Some in the field say they see signs of progress.
“I would say that there is a strong willingness to move quickly to try to bring the necessary data together to try to tackle this. I think governments, the health system, researchers are all mobilizing to try to answer that call quickly and responsibly,” says Andrea Smith, director of Health Data Partnerships at the Vector Institute.
Privacy concerns are often cited as a risk for distributing even anonymized health data, but researchers who want to see this information shared in a responsible way say slowing the pace of health-care research should be balanced against that.
“Inaction is actually a huge risk in and of itself,” says Smith.
A spokesperson for Ontario Health Minister Christine Elliott said the provincial government is planning changes to the legislation that governs the protection of health information that would allow for better coordination of data between primary care physicians and public health, and that will enable new regulations to provide deidentified data to researchers.
“It’s a huge limitation right now, one we identified before COVID when the legislation was drafted.

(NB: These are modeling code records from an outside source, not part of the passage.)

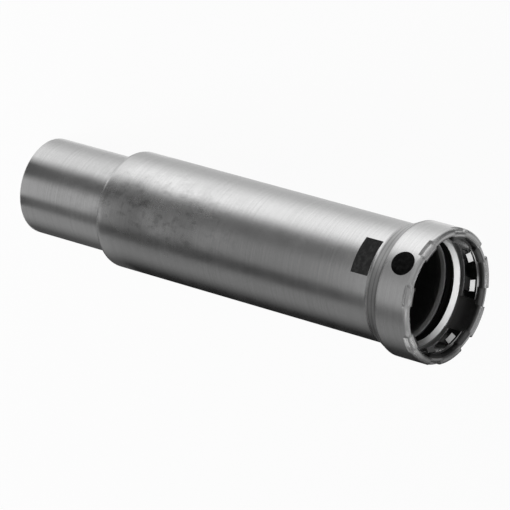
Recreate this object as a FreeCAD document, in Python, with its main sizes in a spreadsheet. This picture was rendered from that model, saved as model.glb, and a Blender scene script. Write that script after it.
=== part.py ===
"""Press slip coupling for steel pipe: a plain spigot, a long slip sleeve and a press cup.

The fitting stands on its spigot's end. The axis is +Z, the origin is the centre of that end
face, the cup's mouth is at the top and the printed field faces -Y. Lengths are millimetres
and angles are degrees. Every profile is drawn as radius against height and turned about Z.
"""
import FreeCAD, Part
import os
import Sketcher

doc = FreeCAD.newDocument("press_slip_coupling")

# Driving dimensions

SIZES = {
    # the plain spigot, which takes a pipe's place in the next fitting
    "pipe_od": 33.7,
    "spigot_length": 37.5,
    "spigot_wall": 2.6,
    "end_bevel": 0.4,
    # the sleeve that slides over the pipe, and the stop inside it
    "sleeve_length": 116.9,
    "sleeve_wall": 3.2,
    "sleeve_clearance": 0.35,
    "step_round": 2.0,
    "stop_web": 1.0,
    "stop_run": 3.5,
    # the shoulder and the press cup, whose bore leaves a space round the pipe for the rings
    "shoulder_run": 5.8,
    "ring_space": 3.35,
    "cup_wall": 2.9,
    "chamber_inset": 1.2,
    "chamber_round": 2.0,
    "lip_round": 1.2,
    "lip_inner_round": 1.2,
    # the dents pressed into the lip, which hold the rings in
    "dent_count": 8,
    "dent_angle": 17.0,
    "dent_depth": 1.05,
    "dent_length": 2.1,
    "dent_turn": 25.9,
    # the seal and the separator at the bottom of the cup
    "ring_clearance": 0.1,
    "seal_length": 3.2,
    "seal_clearance": 0.4,
    "seal_valley": 0.7,
    "seal_bevel": 0.6,
    "separator_length": 2.1,
    "separator_flange": 0.9,
    "separator_clearance": 0.7,
    "separator_cone_rise": 0.45,
    "separator_crest": 0.2,
    "separator_back_rise": 0.15,
    # the split grip ring with its windows and tongues
    "grip_length": 7.7,
    "grip_sheet": 0.85,
    "grip_bevel": 0.5,
    "grip_gap_angle": 35.0,
    "grip_turn": 94.6,
    "window_count": 10,
    "window_inset_angle": 13.5,
    "window_angle": 13.6,
    "window_rear_rim": 2.1,
    "window_front_rim": 1.5,
    "tongue_angle": 12.2,
    "tongue_length": 1.75,
    "tongue_tilt": 51.0,
    "tongue_sheet": 0.6,
    "tongue_root": 0.3,
    # the printed marks: the dot by its gap from the lip, the label by its gap from the shoulder
    "print_thickness": 0.12,
    "print_turn": 270.0,
    "dot_diameter": 8.4,
    "dot_gap": 1.85,
    "label_length": 6.8,
    "label_angle": 36.5,
    "label_gap": 0.7,
    # how far a cutting profile runs past what it cuts
    "overcut": 1.0,
}

sheet = doc.addObject("Spreadsheet::Sheet", "Sizes")
for row, (name, value) in enumerate(SIZES.items(), start=1):
    sheet.set("A%d" % row, name)
    sheet.set("B%d" % row, str(value))
    sheet.setAlias("B%d" % row, name)
doc.recompute()

# Radii and heights that several pieces share, as formulas of the sheet's cells

SPIGOT_R = "(Sizes.pipe_od / 2)"
SPIGOT_BORE_R = "(" + SPIGOT_R + " - Sizes.spigot_wall)"
SLEEVE_BORE_R = "(" + SPIGOT_R + " + Sizes.sleeve_clearance)"
SLEEVE_R = "(" + SLEEVE_BORE_R + " + Sizes.sleeve_wall)"
CUP_BORE_R = "(" + SPIGOT_R + " + Sizes.ring_space)"
CUP_R = "(" + CUP_BORE_R + " + Sizes.cup_wall)"
RING_R = "(" + CUP_BORE_R + " - Sizes.ring_clearance)"
SHOULDER_FOOT = "(Sizes.spigot_length + Sizes.sleeve_length)"
SHOULDER_TOP = "(" + SHOULDER_FOOT + " + Sizes.shoulder_run)"
SEAL_FOOT = "(" + SHOULDER_TOP + " - Sizes.chamber_inset)"
SEAL_TOP = "(" + SEAL_FOOT + " + Sizes.seal_length)"
FLANGE_TOP = "(" + SEAL_TOP + " + Sizes.separator_flange)"
GRIP_FOOT = "(" + FLANGE_TOP + " + Sizes.ring_clearance)"
GRIP_TOP = "(" + GRIP_FOOT + " + Sizes.grip_length)"
DENT_FOOT = "(" + GRIP_TOP + " + Sizes.ring_clearance)"
LIP_TOP = "(" + DENT_FOOT + " + Sizes.dent_length)"


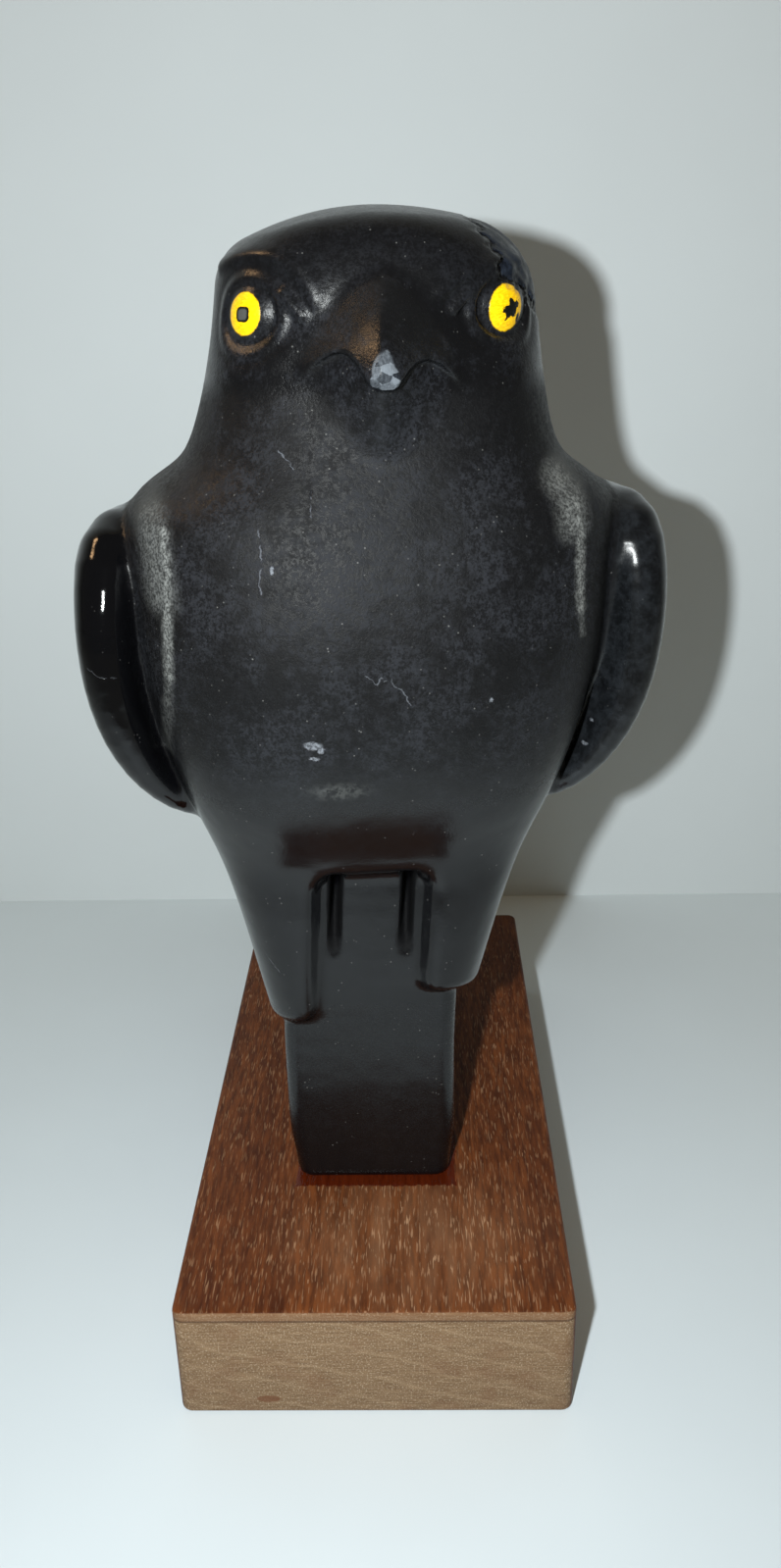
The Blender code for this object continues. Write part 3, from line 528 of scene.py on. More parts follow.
def falcon(points):
    """Signed distance, in parts, from places to the carving's surface: negative inside."""
    x, y, z = unbend(points)
    trunk = body(x, y, z)
    solid = meet(trunk, -thigh_cut(x, y, z), THIGH_CUT_EDGE)
    wing_join = np.where(x > 0.0, LEFT_WING_JOIN, WING_JOIN)
    solid = join(solid, wing(x, y, z, trunk), fade(WING_JOIN, wing_join, z, LEFT_WING_JOIN_SPAN))
    bay, slot = recess(np.abs(x - RECESS_CENTRE_X), y, z)
    solid = carve(solid, bay, RECESS_EDGE)
    solid = join(solid, foot_block(x, y, z), fade(BLOCK_FRONT_JOIN, BLOCK_BACK_JOIN, y, BLOCK_JOIN_SPAN))
    solid = carve(solid, slot, SLOT_MOUTH_EDGE)
    return face(x, y, z, solid, trunk)


def patch_place(points):
    """Distance into the filled break, negative outside it."""
    x, y, z = points.T
    jag = PATCH_JAG * (np.sin(1.3 * z + 0.5 * y) + 0.6 * np.sin(2.9 * z - 1.9 * y + 1.0))
    front = PATCH_DIRECTION[0] * x + PATCH_DIRECTION[1] * z - PATCH_PLACE
    start, end = PATCH_BOTTOM
    bottom = z - start[1] - (end[1] - start[1]) / (end[0] - start[0]) * (x - start[0])
    place = np.maximum(front, np.minimum(x - PATCH_SIDE_X, bottom)) + jag
    return np.minimum(place, PATCH_BACK_Y - y + 2.0 * jag)


def detailed(points):
    """Signed distance to the carving with its breaks and its repair."""
    solid = falcon(points)
    head = points[:, 2] > HEAD_BOTTOM
    x, y, z = points[head].T
    place = patch_place(points[head])
    lumps = PATCH_LUMPS * np.sin(0.9 * y) * np.sin(1.1 * z + 0.7 * x)
    sunk = (PATCH_DEPTH + lumps) * smooth_step(place, *PATCH_EDGE)
    solid[head] = solid[head] + (sunk + SEAM_DEPTH * np.exp(-(place / SEAM_WIDTH) ** 2))
    return solid


def fineness(height):
    """Size of the net's cells at a height, against those of the body."""
    return fade(1.0, HEAD_FINENESS, height, FINE_HEIGHTS)


HEIGHT_TABLE = np.linspace(*HEIGHTS_FOLLOWED)
GRID_HEIGHT_TABLE = HEIGHT_TABLE[0] + np.concatenate(
    ([0.0], np.cumsum(np.diff(HEIGHT_TABLE) / fineness(0.5 * (HEIGHT_TABLE[1:] + HEIGHT_TABLE[:-1])))))


def from_grid(points):
    """Places in the layout from places in the even grid, which is drawn together at the head."""
    height = np.interp(points[:, 2], GRID_HEIGHT_TABLE, HEIGHT_TABLE)
    share = fineness(height)
    along = FINE_CENTRE_Y + (points[:, 1] - FINE_CENTRE_Y) * share
    return np.column_stack((points[:, 0] * share, along, height))


def field_at(points, chunk=100000):
    """The detailed carving's distance at many places, a chunk at a time."""
    starts = range(0, len(points), chunk)
    return np.concatenate([detailed(points[start:start + chunk]) for start in starts])


def grid_field(low, counts, step):
    """The distance on the grid: worked out near the surface, and taken from a coarse grid away from it."""
    coarse_counts = [count // COARSE_CELLS + 2 for count in counts]
    axes = [low[axis] + step * COARSE_CELLS * np.arange(coarse_counts[axis]) for axis in range(3)]
    places = from_grid(np.stack(np.meshgrid(*axes, indexing="ij"), axis=-1).reshape(-1, 3))
    values = field_at(places).reshape(coarse_counts)
    for axis in range(3):
        place = np.arange(counts[axis]) / COARSE_CELLS
        left = place.astype(int)
        share = (place - left).reshape([-1 if other == axis else 1 for other in range(3)])
        values = np.take(values, left, axis) * (1.0 - share) + np.take(values, left + 1, axis) * share
    near = np.argwhere(np.abs(values) < NEAR_CELLS * COARSE_CELLS * step)
    values[tuple(near.T)] = field_at(from_grid(np.array(low) + step * near))
    return values


def close_corners(values):
    """Grid values with each place filled where solid corners touch only diagonally, so that the surface
    never meets itself."""
    whole, first, second = slice(None), slice(None, -1), slice(1, None)
    changed = True

    def fill(views, places):
        for view in views:
            view[places & (view >= 0.0)] = JUST_INSIDE
        return bool(places.any())

    while changed:
        changed = False
        for axis in range(3):
            squares = product((first, second), repeat=2)
            views = [values[square[:axis] + (whole,) + square[axis:]] for square in squares]
            inside = [view < 0.0 for view in views]
            mixed = (inside[0] == inside[3]) & (inside[1] == inside[2]) & (inside[0] != inside[1])
            changed |= fill(views, mixed)
        views = [values[corner] for corner in product((first, second), repeat=3)]
        inside = [view < 0.0 for view in views]
        count = sum(part.astype(int) for part in inside)
        for corner in range(4):
            pair = inside[corner] & inside[7 - corner] & (count == 2)
            hole = ~inside[corner] & ~inside[7 - corner] & (count == 6)
            changed |= fill(views, pair | hole)
    return values


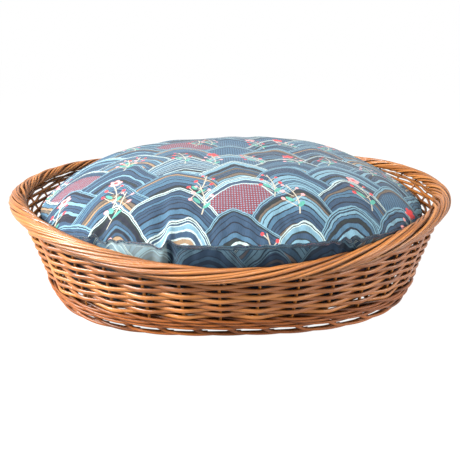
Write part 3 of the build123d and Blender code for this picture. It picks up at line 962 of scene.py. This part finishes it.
def sprigs(g, colour, px, py, cell, seed, berry, petal):
    """One upright sprig in most cells of a grid: a curved stem, side twigs, berries, leaves and a flower."""
    column = g.math("FLOOR", g.div(g.add(px, seed * 0.017), cell))
    row = g.math("FLOOR", g.div(g.add(py, seed * 0.023), cell))
    aside, slant, chance = g.luck(column, row, seed)
    u = g.sub(g.add(px, seed * 0.017), g.mul(g.add(column, 0.5), cell))
    v = g.sub(g.add(py, seed * 0.023), g.mul(g.add(row, 0.5), cell))
    u = g.sub(u, g.mul(g.sub(aside, 0.5), 0.04))
    v = g.add(v, 0.028)
    lean = g.mul(g.sub(slant, 0.5), 0.9)
    u = g.sub(u, g.mul(v, lean))
    curve = g.mul(g.math("SINE", g.mul(v, 75.0)), 0.0035)
    off = g.math("ABSOLUTE", g.sub(u, curve))
    on = g.mul(g.more(v, 0.0), g.less(v, 0.052))
    stem = g.mul(g.less(off, 0.0008), on)
    berries, leaves = None, None
    for i in range(5):
        side = 1 if i % 2 else -1
        foot = 0.010 + 0.0085 * i
        length = 0.014 - 0.0016 * i
        run = g.sub(v, foot)
        twig = g.math("ABSOLUTE", g.sub(g.mul(u, float(side)), run))
        there = g.mul(g.more(run, 0.0), g.less(run, length))
        stem = g.math("MAXIMUM", stem, g.mul(g.less(twig, 0.0008), there))
        bx = g.sub(u, side * length)
        by = g.sub(v, foot + length)
        spot = g.add(g.mul(bx, bx), g.mul(by, by))
        ball = g.less(spot, (0.0026 if i < 3 else 0.0020) ** 2)
        berries = ball if berries is None else g.math("MAXIMUM", berries, ball)
        if i < 2:
            lx = g.sub(u, side * -0.006)
            ly = g.sub(v, foot + 0.004)
            slope = g.add(g.mul(lx, 0.7 * side), g.mul(ly, 0.7))
            long = g.add(g.mul(lx, -0.7 * side), g.mul(ly, 0.7))
            oval = g.add(g.mul(g.mul(slope, slope), 6.0), g.mul(long, long))
            leaf = g.less(oval, 0.006**2)
            leaves = leaf if leaves is None else g.math("MAXIMUM", leaves, leaf)
    fx, fy = u, g.sub(v, 0.056)
    turn = g.math("ARCTAN2", fy, fx)
    scallop = g.math("ABSOLUTE", g.math("COSINE", g.mul(turn, 2.5)))
    size = g.add(g.mul(scallop, 0.0035), 0.0055)
    away = g.math("SQRT", g.add(g.mul(fx, fx), g.mul(fy, fy)))
    flower = g.less(away, size)
    heart = g.less(away, 0.0028)
    shown = g.more(chance, 0.18)
    blooms = g.more(aside, 0.45)
    colour = g.mix(g.mul(stem, shown), colour, rgb((146, 140, 126)))
    colour = g.mix(g.mul(leaves, shown), colour, rgb(MINT))
    colour = g.mix(g.mul(berries, shown), colour, rgb(berry))
    seen = g.mul(shown, blooms)
    colour = g.mix(g.mul(flower, seen), colour, rgb(petal))
    return g.mix(g.mul(heart, seen), colour, rgb(CORAL))


def calico_material():
    g = Graph("calico")
    fleck = g.noise(g.place(), 160.0, 3.0)
    colour = g.ramp(fleck, [(0.3, (206, 196, 174)), (0.7, (228, 220, 202))])
    return g.finish(colour, 0.9, g.bump(fleck, 0.0004, 0.6), Sheen_Weight=0.1)


def thread_material():
    g = Graph("seam_thread")
    fleck = g.noise(g.place(), 300.0)
    return g.finish(g.ramp(fleck, [(0.3, (22, 36, 52)), (0.7, (44, 64, 84))]), 0.8, Specular_IOR_Level=0.2)


# ---------------------------------------------------------------- make everything
make_stakes()
for number in range(1, SIDING_ROWS + 1):
    make_siding(number)
for number in range(1, WALES + 1):
    make_wale(number)
make_border()
make_foot()
make_base()
make_cushion(cotton_material("printed_cotton"), calico_material(), thread_material())
make_zip()


# ---------------------------------------------------------------- floor, light and camera
def make_floor():
    size = 40.0
    corners = [(-size, -size, 0), (size, -size, 0), (size, size, 0), (-size, size, 0)]
    g = Graph("floor_paint")
    x, y, _ = g.split(g.place())
    across, deep = g.div(x, FOOT_A), g.div(y, FOOT_B)
    away = g.math("SQRT", g.add(g.mul(across, across), g.mul(deep, deep)))
    # the floor glows softly and evenly, with a painted shadow: the glow is turned down in an oval under the
    # basket
    glow_and_painted_shadow = g.node("ShaderNodeMapRange", {0: away, 1: 0.83, 2: 0.88, 3: 0.04, 4: 0.97}).outputs[0]
    paint = g.finish((0.05, 0.05, 0.05, 1), 0.95, Emission_Color=(1, 1, 1, 1), Emission_Strength=glow_and_painted_shadow,
                     Specular_IOR_Level=0.0)
    mesh_piece("floor", corners, [(0, 1, 2, 3)], paint)


def make_light(name, place, target, size, power, colour=(1, 1, 1)):
    light = bpy.data.lights.new(name, "AREA")
    light.size, light.energy, light.color = size, power, colour
    lamp = bpy.data.objects.new(name, light)
    aim = (Vector(target) - Vector(place)).to_track_quat("-Z", "Y").to_matrix().to_4x4()
    lamp.matrix_world = Matrix.Translation(place) @ aim
    bpy.context.scene.collection.objects.link(lamp)


def make_camera():
    distance, elevation, yaw = 2.0796 * RIM_A, math.radians(26.89), 0.0338
    lens_share = 376.3 / 460
    camera = bpy.data.cameras.new("camera")
    camera.sensor_width = 36
    camera.lens = camera.sensor_width * lens_share
    camera.shift_x, camera.shift_y = -1.6 / 460, 21.6 / 460
    camera.clip_start = 0.01
    seat = bpy.data.objects.new("camera", camera)
    back = Matrix.Rotation(-yaw, 4, "Z") @ Vector((0, -math.cos(elevation), math.sin(elevation)))
    aim = (-back).to_track_quat("-Z", "Y").to_matrix().to_4x4()
    seat.matrix_world = Matrix.Translation(back * distance) @ aim
    bpy.context.scene.collection.objects.link(seat)
    bpy.context.scene.camera = seat


make_floor()
make_light("key", (-1.15, -0.5, 0.95), (-0.05, -0.05, 0.08), 0.5, 100)
make_light("top", (-0.1, 0.1, 1.6), (0, 0, 0.1), 0.9, 20)
make_light("fill", (1.3, -0.75, 0.55), (0.2, 0, 0.08), 0.8, 25, (1, 0.97, 0.93))
world = bpy.data.worlds.new("studio")
world.use_nodes = True
sky = world.node_tree
background = sky.nodes["Background"]
# white walls up to a little above the floor's edge, and a dimmer ceiling
height = sky.nodes.new("ShaderNodeSeparateXYZ")
sky.links.new(sky.nodes.new("ShaderNodeTexCoord").outputs["Generated"], height.inputs[0])
fade = sky.nodes.new("ShaderNodeMapRange")
fade.inputs["From Min"].default_value, fade.inputs["From Max"].default_value = 0.50, 0.75
fade.inputs["To Min"].default_value, fade.inputs["To Max"].default_value = 1.0, 0.3
sky.links.new(height.outputs[2], fade.inputs["Value"])
sky.links.new(fade.outputs[0], background.inputs[1])
background.inputs[0].default_value = (1, 1, 1, 1)
bpy.context.scene.world = world
bpy.context.scene.view_settings.view_transform = "Standard"
make_camera()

But it’s been made all the more clear now,” said Travis Kann.
On Monday evening, the Canadian Institute for Health Information, an independent organization that is mostly funded by the federal government and provincial and territorial ministries of health, created a new webpage pointing to several types of information relevant to the COVID-19 pandemic, including information hospital beds, ICUs, ventilators and the number and distribution of health-care workers across Canada.
The CIHI portal collects several sources of information that were previously scattered and challenging to find, and a spokesperson said it will be expanded. But in a fast-moving pandemic, researchers say they need information that is either real-time or at least updated daily.
AI scientists aren’t the only ones frustrated by a shortage of relevant data.
Though there are questions he would like to explore with machine learning experts, “there’s aton we can do with just regular old fashioned intel,” says David Fisman, an epidemiologist at the University of Toronto’s Dalla Lana School of Public Health.
Fisman and his colleagues have been modelling how social distancing interventions will affect Ontario’s epidemic. But because the case count information the province publicly shares is fragmented and partial, the group has been struggling to calculate whether the measures Ontario has implemented in recent weeks are helping to flatten the epidemic curve and bring the outbreak under control.
Researchers point out that Ontario has a single-payer health-care system, which should make data more accessible, not less, and that science derived from places like Toronto could benefit the whole world, since the population is so diverse.
One of the reasons Ghassemi came here, she says, is that “the ecosystem is so promising. And yet there’s this cultural conservatism in senior leadership in the health-care space.”